終わって仕事場に帰り、ミリオン出版のマンガ原作原稿を書き始める。そしたら当のミリオンのYくんから電話、K子に言われたらしく、原作の催促。明日じゅうにはと答えたが、それから十五分もしないうちに完成。メールで各編集部から、原稿料振込先の問い合わせ、近影写真の依頼、などなど。今朝間違えていきかけたTBSラジオから、明後日の出演時間の最終調整の電話。その話を終わって電話を切ったら、今度はNHKラジオから出演依頼。古書についての番組だとのこと。来年の1月末。ラ ジオづいた一日であった。

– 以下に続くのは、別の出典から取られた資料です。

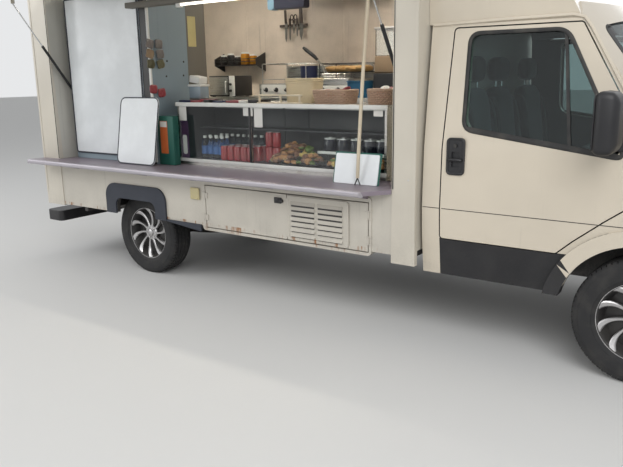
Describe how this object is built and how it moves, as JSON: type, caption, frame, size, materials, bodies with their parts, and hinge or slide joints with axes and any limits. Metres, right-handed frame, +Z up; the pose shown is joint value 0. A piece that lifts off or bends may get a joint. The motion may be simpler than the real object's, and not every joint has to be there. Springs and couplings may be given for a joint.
{
  "type": "food truck",
  "caption": "Van chassis cab with a catering box body, serving hatch on struts, counter, kitchen and working doors and wheels.",
  "frame": {"origin": "middle of the footprint, on the ground", "axes": "+X forward, +Y to the vehicle's left, +Z up"},
  "size_m": [5.955, 3.616, 2.77],
  "materials": {
    "body_paint": "gloss",
    "box_skin": "satin",
    "dark_trim": "matte",
    "grille_plastic": "satin",
    "lamp": "clear",
    "lamp_red": "gloss",
    "window_glass": "clear",
    "tyre": "matte",
    "chassis_paint": "matte",
    "cast": "rough",
    "steel": "brushed",
    "floor_mat": "matte",
    "seat_fabric": "woven",
    "dash_plastic": "grained",
    "counter_top": "satin",
    "cabinet_face": "satin",
    "board": "matte",
    "strut": "gloss",
    "chrome": "polished"
  },
  "bodies": {
    "root": {"chassis_frame": "chassis_paint", "front_suspension": "chassis_paint", "rear_axle": "chassis_paint", "engine_block": "cast", "fuel_tank": "dark_trim", "exhaust": "steel", "cab_body": "body_paint", "cab_floor": "floor_mat", "windscreen": "window_glass", "front_bumper": "dark_trim", "grille": "grille_plastic", "headlamps": "lamp", "dashboard": "dash_plastic", "seats": "seat_fabric", "overcab_fairing": "body_paint", "box_floor": "steel", "left_wall": "box_skin", "side_panel": "box_skin", "opening_frame": "box_skin", "front_wall": "box_skin", "rear_wall": "box_skin", "roof": "box_skin", "counter": "counter_top", "display_case": "steel", "display_glass": "window_glass", "tall_cabinet": "cabinet_face", "back_worktop": "steel", "cooking_range": "steel", "extractor_hood": "steel", "menu_boards": "board", "arch_trims": "dark_trim", "rear_bumper": "dark_trim", "rear_lamps": "lamp_red", "hatch_pole": "chrome", "locker_box": "box_skin", "wall_shelf": "board"},
    "cab_door_left": {"cab_door_left": "body_paint", "door_glass_left": "window_glass", "mirror_left": "dark_trim"},
    "cab_door_right": {"cab_door_right": "body_paint", "door_glass_right": "window_glass", "mirror_right": "dark_trim"},
    "bonnet": {"bonnet": "body_paint"},
    "hatch": {"hatch": "box_skin"},
    "strut_tube_front": {"strut_tube_front": "strut"},
    "strut_rod_front": {"strut_rod_front": "chrome"},
    "strut_tube_rear": {"strut_tube_rear": "strut"},
    "strut_rod_rear": {"strut_rod_rear": "chrome"},
    "locker_door_rear": {"locker_door_rear": "box_skin"},
    "locker_door_front": {"locker_door_front": "box_skin"},
    "rear_door": {"rear_door": "box_skin"},
    "knuckle_left": {"knuckle_left": "cast"},
    "knuckle_right": {"knuckle_right": "cast"},
    "steering_wheel": {"steering_wheel": "dash_plastic"},
    "wheel_front_left": {"wheel_front_left": "tyre"},
    "wheel_front_right": {"wheel_front_right": "tyre"},
    "wheel_rear_left": {"wheel_rear_left": "tyre"},
    "wheel_rear_right": {"wheel_rear_right": "tyre"}
  },
  "joints": [
    {"name": "hatch_hinge", "type": "hinge", "parent": "root", "child": "hatch", "pos_m": [2.0525, -0.467, 2.276], "axis": [1, 0, 0], "range_deg": [0, 90]},
    {"name": "strut_tube_front_pivot", "type": "hinge", "parent": "root", "child": "strut_tube_front", "pos_m": [0.6375, -0.237, 1.417], "axis": [1, 0, 0], "range_deg": [-22.04, 1]},
    {"name": "strut_rod_front_slide", "type": "slide", "parent": "strut_tube_front", "child": "strut_rod_front", "axis": [0, -0.5757, 0.8177], "range_m": [-0.3729, 0.001]},
    {"name": "strut_tube_rear_pivot", "type": "hinge", "parent": "root", "child": "strut_tube_rear", "pos_m": [-2.5615, -0.237, 1.417], "axis": [1, 0, 0], "range_deg": [-22.04, 1]},
    {"name": "strut_rod_rear_slide", "type": "slide", "parent": "strut_tube_rear", "child": "strut_rod_rear", "axis": [0, -0.5757, 0.8177], "range_m": [-0.3729, 0.001]},
    {"name": "cab_door_left_hinge", "type": "hinge", "parent": "root", "child": "cab_door_left", "pos_m": [1.9885, 1.529, 1], "axis": [0, 0, -1], "range_deg": [0, 65]},
    {"name": "cab_door_right_hinge", "type": "hinge", "parent": "root", "child": "cab_door_right", "pos_m": [1.9885, -0.403, 1], "axis": [0, 0, 1], "range_deg": [0, 65]},
    {"name": "bonnet_hinge", "type": "hinge", "parent": "root", "child": "bonnet", "pos_m": [2.3485, 0.563, 1.198], "axis": [0, -1, 0], "range_deg": [0, 50]},
    {"name": "locker_door_rear_hinge", "type": "hinge", "parent": "root", "child": "locker_door_rear", "pos_m": [-0.8695, -0.472, 0.59], "axis": [0, 0, -1], "range_deg": [0, 95]},
    {"name": "locker_door_front_hinge", "type": "hinge", "parent": "root", "child": "locker_door_front", "pos_m": [0.5115, -0.472, 0.59], "axis": [0, 0, 1], "range_deg": [0, 95]},
    {"name": "rear_door_hinge", "type": "hinge", "parent": "root", "child": "rear_door", "pos_m": [-2.8355, 0.9265, 0.9], "axis": [0, 0, -1], "range_deg": [0, 100]},
    {"name": "steer_left", "type": "hinge", "parent": "root", "child": "knuckle_left", "pos_m": [2.0525, 1.253, 0.336], "axis": [0, 0, 1], "range_deg": [-35, 35]},
    {"name": "steer_right", "type": "hinge", "parent": "root", "child": "knuckle_right", "pos_m": [2.0525, -0.127, 0.336], "axis": [0, 0, 1], "range_deg": [-35, 35]},
    {"name": "steering_wheel_turn", "type": "hinge", "parent": "root", "child": "steering_wheel", "pos_m": [1.5825, 0.963, 1.19], "axis": [-0.8192, 0, 0.5736], "range_deg": [-540, 540]},
    {"name": "wheel_front_left_spin", "type": "hinge", "parent": "knuckle_left", "child": "wheel_front_left", "pos_m": [2.0525, 1.428, 0.336], "axis": [0, 1, 0], "continuous": true},
    {"name": "wheel_front_right_spin", "type": "hinge", "parent": "knuckle_right", "child": "wheel_front_right", "pos_m": [2.0525, -0.302, 0.336], "axis": [0, 1, 0], "continuous": true},
    {"name": "wheel_rear_left_spin", "type": "hinge", "parent": "root", "child": "wheel_rear_left", "pos_m": [-1.6975, 1.363, 0.336], "axis": [0, 1, 0], "continuous": true},
    {"name": "wheel_rear_right_spin", "type": "hinge", "parent": "root", "child": "wheel_rear_right", "pos_m": [-1.6975, -0.237, 0.336], "axis": [0, 1, 0], "continuous": true}
  ],
  "couplings": [
    {"joint": "strut_tube_front_pivot", "follows": "hatch_hinge", "ratio": -0.23375},
    {"joint": "strut_rod_front_slide", "follows": "hatch_hinge", "m_per_rad": -0.23679},
    {"joint": "strut_tube_rear_pivot", "follows": "hatch_hinge", "ratio": -0.23375},
    {"joint": "strut_rod_rear_slide", "follows": "hatch_hinge", "m_per_rad": -0.23679},
    {"joint": "steer_right", "follows": "steer_left", "ratio": 1},
    {"joint": "steering_wheel_turn", "follows": "steer_left", "ratio": 15}
  ]
}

フセイン拘束について言えば、これでイラク情勢が劇的に変わるということは望めないし、テロもしばらくは刺激されてかえって頻発するかもしれないが、しかしなんだかんだ言い条、これでフセインルートによるアルカイダへのテロ資金流入がストップする。収束に向けての一歩を踏み出したことはあきらかだろう。テロ組織運営というのは、逃亡、秘密連絡、平気の調達など、えらく金がかかるものなのだ。……それにしても、つくづく感心するしかないのは、小泉首相の運の強さである。自衛隊派遣決定直後にこれだもの。フランス、ドイツなど派遣反対だった国の元首たちも、あわててブッシュにお祝いの電話をかけているとか。そういうハメにならずに面目を保っ ただけでも弱国の国家元首として運がよろしい。

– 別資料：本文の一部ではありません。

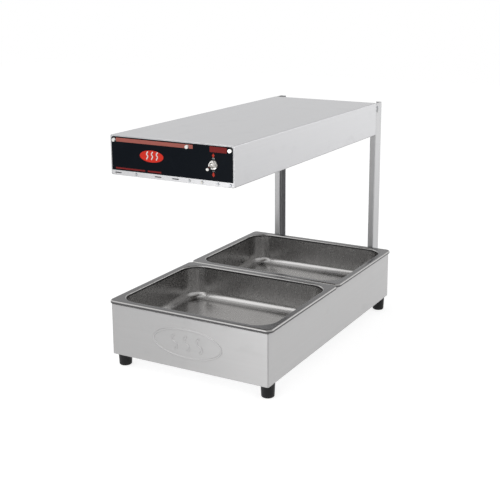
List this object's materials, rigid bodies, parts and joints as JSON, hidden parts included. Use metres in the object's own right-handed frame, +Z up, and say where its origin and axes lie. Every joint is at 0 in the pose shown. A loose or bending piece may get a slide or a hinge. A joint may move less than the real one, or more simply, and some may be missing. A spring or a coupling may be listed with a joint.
{
  "type": "chip warmer",
  "caption": "Countertop food warmer: a low heated base holding lift-out pans under a long infrared hood carried on slim rear posts, with a toggle switch on its front panel.",
  "frame": {"origin": "on the counter under the middle of the overall outline", "axes": "+Z up, +Y from the control panel to the rear posts, +X to the right of someone who faces the control panel"},
  "size_m": [0.325, 0.628, 0.429],
  "materials": {
    "base_steel": "satin stainless sheet",
    "bracket_steel": "plain folded steel",
    "post_steel": "satin stainless channel",
    "hood_steel": "fine satin stainless sheet",
    "pan_steel": "bright drawn stainless",
    "reflector_bright": "polished",
    "panel_black": "black printed face",
    "screw_zinc": "zinc plated",
    "screw_bright": "nickel plated",
    "foot_rubber": "black rubber",
    "moulded_black": "black moulding",
    "heater_silicone": "silicone blanket",
    "blanket_fibre": "mineral fibre",
    "element_sheath": "heat-tinted sheath",
    "ceramic_white": null,
    "wire_bright": "bright plated wire",
    "cable_grey": "grey sheathed cable",
    "lead_white": "white high-temperature lead"
  },
  "bodies": {
    "base": {"base_bottom_panel": "base_steel", "base_heater": "heater_silicone", "base_leads": "lead_white", "base_rear_panel": "base_steel", "base_shell": "base_steel", "base_thermostat": "moulded_black", "bay_cover_front": "hood_steel", "bay_cover_rear": "hood_steel", "cable_grommets": "foot_rubber", "casing_screws": "screw_zinc", "control_overlay": "panel_black", "cord_gland": "moulded_black", "element_ceramics": "ceramic_white", "element_hangers": "wire_bright", "element_leads": "lead_white", "foot_front_left": "foot_rubber", "foot_front_right": "foot_rubber", "foot_nuts": "screw_zinc", "foot_rear_left": "foot_rubber", "foot_rear_right": "foot_rubber", "foot_screws": "screw_zinc", "guard_clip_screws": "screw_zinc", "guard_clips": "wire_bright", "heater_insulation": "blanket_fibre", "heater_tray": "bracket_steel", "heating_element": "element_sheath", "hood_front_panel": "hood_steel", "hood_insulation": "blanket_fibre", "hood_mount_bracket": "bracket_steel", "hood_rear_panel": "hood_steel", "hood_shell": "hood_steel", "hood_terminal_block": "moulded_black", "left_post": "post_steel", "left_post_bracket": "bracket_steel", "lever_pin": "screw_bright", "lip_screws": "screw_zinc", "mount_screws": "screw_zinc", "pan_well": "base_steel", "panel_screws": "screw_bright", "post_bolts": "screw_zinc", "post_cable": "cable_grey", "post_inserts": "screw_zinc", "reflector": "reflector_bright", "reflector_end_front": "reflector_bright", "reflector_end_rear": "reflector_bright", "right_post": "post_steel", "right_post_bracket": "bracket_steel", "switch_body": "moulded_black", "switch_bushing": "screw_bright", "switch_inner_nut": "screw_bright", "switch_lead": "lead_white", "switch_nut": "screw_bright", "switch_washer": "screw_bright", "terminal_block": "moulded_black", "tray_screws": "screw_zinc", "wire_guard": "wire_bright"},
    "front_pan_body": {"front_pan": "pan_steel"},
    "rear_pan_body": {"rear_pan": "pan_steel"},
    "lever": {"toggle_lever": "screw_bright"}
  },
  "joints": [
    {"name": "lever_hinge", "type": "hinge", "parent": "base", "child": "lever", "pos_m": [0.0807, -0.29622, 0.396], "axis": [-1, 0, 0], "range_deg": [0, 30]},
    {"name": "front_pan_lift", "type": "slide", "parent": "base", "child": "front_pan_body", "axis": [0, 0, 1], "range_m": [0, 0.1]},
    {"name": "rear_pan_lift", "type": "slide", "parent": "base", "child": "rear_pan_body", "axis": [0, 0, 1], "range_m": [0, 0.1]}
  ]
}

8時半、渋谷駅でK子と待ち合わせ、東横線特急で武蔵小杉まで。ひさしぶりに、『おれんち』。九州のファンから以前いただいた『魔王』をお歳暮に持っていき、お母さんに手渡す。“最近、全然入らないの”と喜んでくれた。S山さん、I矢くんと一緒に。なんか最近、この二人とは飯食いっぱなし。鶏刺し、レバ刺し、赤なまこのポン酢、甘鯛の鶏わさ風、ハタハタの自家製一夜干し、いずれもうまく、酒が進むこと。その後出た甘鯛の鍋がまた結構なのだが、しかし何と言っても今夜はここで打ったという手打ち蕎麦がヒット。新蕎麦の香りがたまらん争うようにして啜りこむ。いいかげん酔っぱらい、最終の一本手前の電車で中目黒まで出て、そこからタクシー。1時帰宅、すぐ布団に倒れ込んで寝る。